Des décisions anti-démocratiques ?
A noter un autre sujet de tension, qui n’est pas neuf mais sur lequel les groupes d’opposition ont particulièrement insisté sur ce conseil : une opacité, un manque de communication des informations, et maintenant un musèlement de leur parole, mise en évidence, assurent-t-ils par la dernière séance. Le Temps de l’écologie comme nous l’avons indiqué il y a une semaine assure toujours batailler pour obtenir les détails de du cheminement de décisions des associations subventionnées malgré les injonctions de la Cada en sa faveur. Idem pour la composition du cabinet du maire, objet d’une demande d’informations parallèle et parmi d’autres de Saint-Etienne Demain aussi qui souligne que ses questions, attendent toujours des réponses : fermeture potentielle d’autres services, devenir des serres, des critères de baisse de subventions des associations… Le matin même précédant le conseil municipal, une réunion entre le maire et l’ensemble des présidents des groupes politiques d’élus, majorité et oppositions, a été encore plus tendue que d’habitude.
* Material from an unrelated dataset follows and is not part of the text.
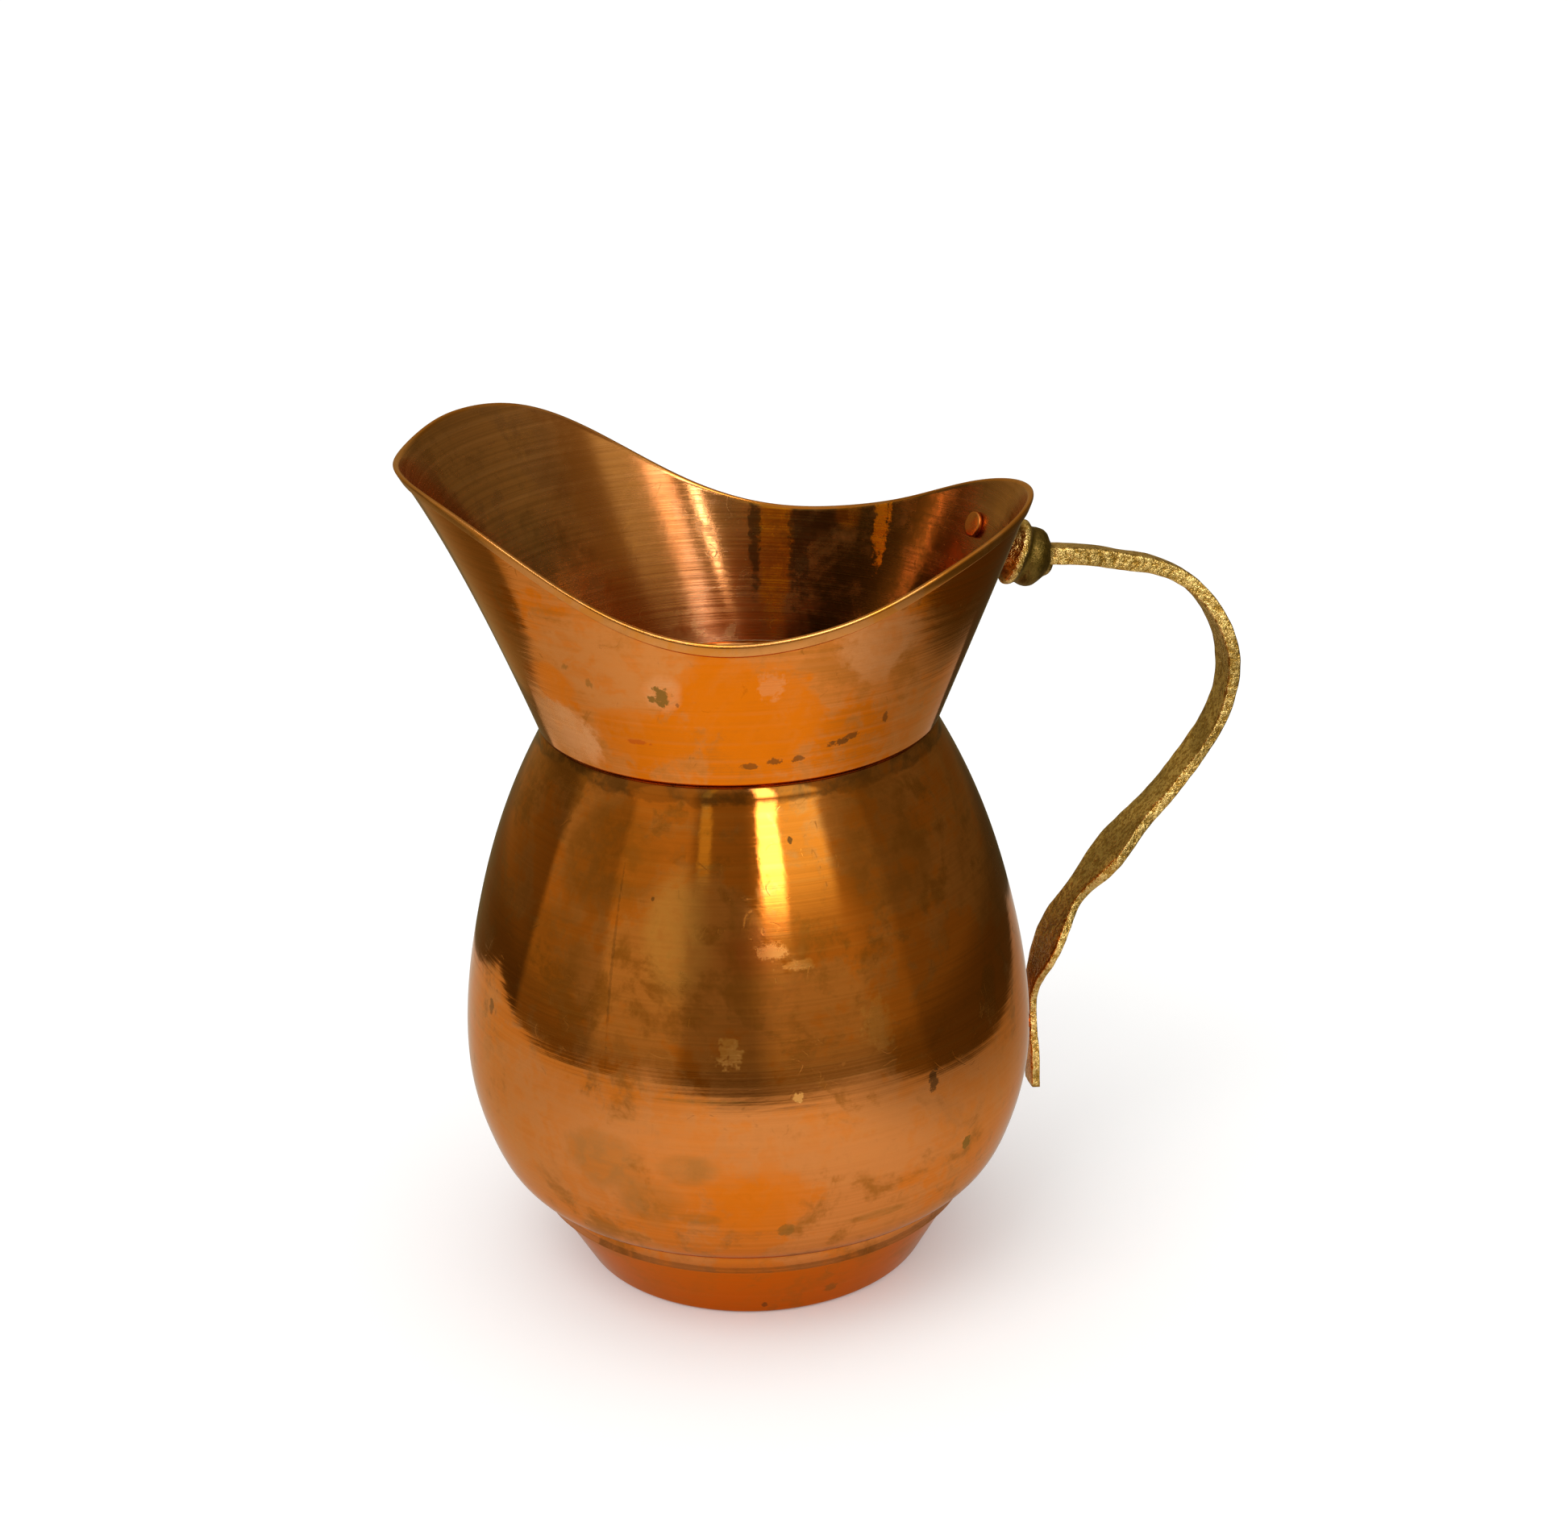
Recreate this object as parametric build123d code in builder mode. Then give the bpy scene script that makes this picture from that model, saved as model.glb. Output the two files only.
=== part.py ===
from build123d import *
from math import atan2, cos, degrees, pi, radians, sin
import os

os.makedirs("parts", exist_ok=True)

# ---- driving dimensions, mm; origin at the centre of the foot, +Z up, handle along +X ----
sheet = 0.9                 # copper sheet of the body and foot
collar_sheet = 0.8          # thinner sheet of the collar
hem_height = 2.6            # depth of the hem folded over the outside of the rim
hem_sheet = 0.5             # extra thickness of that folded strip
clearance = 0.05            # gap left where two soldered pieces would touch

foot_top_z = 15.7           # lower edge of the body skirt, where the foot ring shows
foot_top_r = 45.75
foot_bottom_r = 37.1
foot_lip = 3.5              # inward-turned lip the jug stands on
foot_inside_skirt = 3.8     # part of the foot hidden inside the skirt

skirt_r = 46.7
skirt_top = (46.9, 19.8)
# outer curve of the pear-shaped body, (radius, height)
bulb_curve = [skirt_top, (51.6, 22.4), (56.7, 31.1), (59.6, 43.0), (59.8, 55.8),
              (56.6, 76.4), (50.7, 97.0), (43.9, 112.5), (41.5, 117.0)]
neck_top = (39.95, 121.9)   # steeper neck above the bulb, its top just inside the collar

floor_z = 19.75
floor_r = 45.6
floor_fillet = 1.7          # height of the solder fillet around the floor
foot_solder_film = 0.03     # film of solder between skirt and foot
solder_gap = 0.02           # solder stops this far from the sheet beside it

collar_z = 120.7            # lower edge of the collar
collar_r = 41.2
collar_height = 60.0        # height of the untrimmed flare
collar_turn = -15.0         # the spout-to-back line of the collar stands 15 degrees off the handle

handle_low_y = -5.4         # the strap leans: its lower end is 5 mm to one side ...
handle_low_z = 45.0
handle_lean = 5.93          # ... and the plane of the strap tilts by this angle, degrees
boss_droop = 21.7           # the boss points down by this angle, square to the collar wall
boss_length = 15.2
rivet_shank_r = 1.5
rivet_head_r = 2.7
rivet_head_t = 0.9
lower_rivet_z = 46.0


def flare_radius(angle, rise):
    """Outer radius of the collar at an angle (degrees) from its back, at a rise above its lower edge."""
    a = radians(angle)
    slope = 0.283 - 0.010 * cos(a) + 0.109 * cos(2 * a) + 0.033 * cos(3 * a) - 0.009 * cos(4 * a)
    curl = (0.019 - 0.028 * cos(a)) * rise * rise / 50
    lip = 1.9 * (rise / 56) ** 5 * ((1 - cos(a)) / 2) ** 8
    return collar_r + slope * rise + curl + lip


def flare_section(rise, inset):
    """Closed oval outline of the collar at one height, as points every 15 degrees."""
    ring = []
    for step in range(24):
        angle = 15 * step
        r = flare_radius(angle, rise) - inset
        turned = radians(angle + collar_turn)
        ring.append((r * cos(turned), r * sin(turned)))
    return ring


def flare_solid(inset):
    """Solid flare, lofted through ovals; inset shrinks it, a negative inset swells it."""
    with BuildPart() as flare:
        for rise in (-2.0, 12.0, 28.0, 41.0, 51.0, collar_height):
            with BuildSketch(Plane.XY.offset(collar_z + rise)):
                with BuildLine():
                    Spline(*flare_section(rise, inset), periodic=True)
                make_face()
        loft()
    return flare.part


def inward(points, depth):
    """The same open curve moved towards the axis, square to itself, by a depth."""
    moved = []
    for i in range(len(points)):
        before = points[max(i - 1, 0)]
        after = points[min(i + 1, len(points) - 1)]
        direction = Vector(after[0] - before[0], after[1] - before[1]).normalized()
        moved.append((points[i][0] - depth * direction.Y, points[i][1] + depth * direction.X))
    return moved


# ---- body: spun pear, with a straight skirt below and a neck above ----
inner_curve = inward(bulb_curve, sheet)
with BuildPart() as body_bulb:
    with BuildSketch(Plane.XZ):
        with BuildLine():
            Line((skirt_r, foot_top_z), skirt_top)
            Spline(*bulb_curve)
            Line(bulb_curve[-1], neck_top)
            Line(neck_top, (neck_top[0] - sheet, neck_top[1]))
            Line((neck_top[0] - sheet, neck_top[1]), inner_curve[-1])
            Spline(*inner_curve)
            Line(inner_curve[0], (skirt_r - sheet, foot_top_z))
            Line((skirt_r - sheet, foot_top_z), (skirt_r, foot_top_z))
        make_face()
    revolve(axis=Axis.Z)

# ---- foot: tapered ring, its top inside the skirt, its bottom turned in as a lip ----
with BuildPart() as foot_ring:
    with BuildSketch(Plane.XZ):
        with BuildLine():
            Polyline(
                (foot_bottom_r - foot_lip, 0),
                (foot_bottom_r, 0),
                (foot_top_r, foot_top_z),
                (foot_top_r, foot_top_z + foot_inside_skirt),
                (foot_top_r - sheet, foot_top_z + foot_inside_skirt),
                (foot_top_r - sheet, foot_top_z + 0.3),
                (foot_bottom_r - 0.6, sheet),
                (foot_bottom_r - foot_lip, sheet),
                close=True,
            )
        make_face()
    revolve(axis=Axis.Z)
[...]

Se basant sur des articles du règlement que l’opposition juge flous à interpréter, le maire a en effet décidé de ne pas inscrire différents vœux des oppositions relatifs à l’actualité nationale ainsi que plusieurs questions orales portant sur des enjeux locaux, comme l’école Centre II. Il estimerait les interventions et donc les débats des conseils beaucoup trop longs. Il n’en fallait pas plus pour que les opposants comparent l’attitude du maire de Saint-Etienne à celle d’Emmanuel Macron et le 49.3 sur les retraites… « Ne pas voir nos questions orales inscrites, c’est une première à notre connaissance dans un conseil municipal de Saint-Etienne. On a franchi un pas dans le déficit démocratique », commente Laetitia Valentin du groupe Saint-Etienne Demain.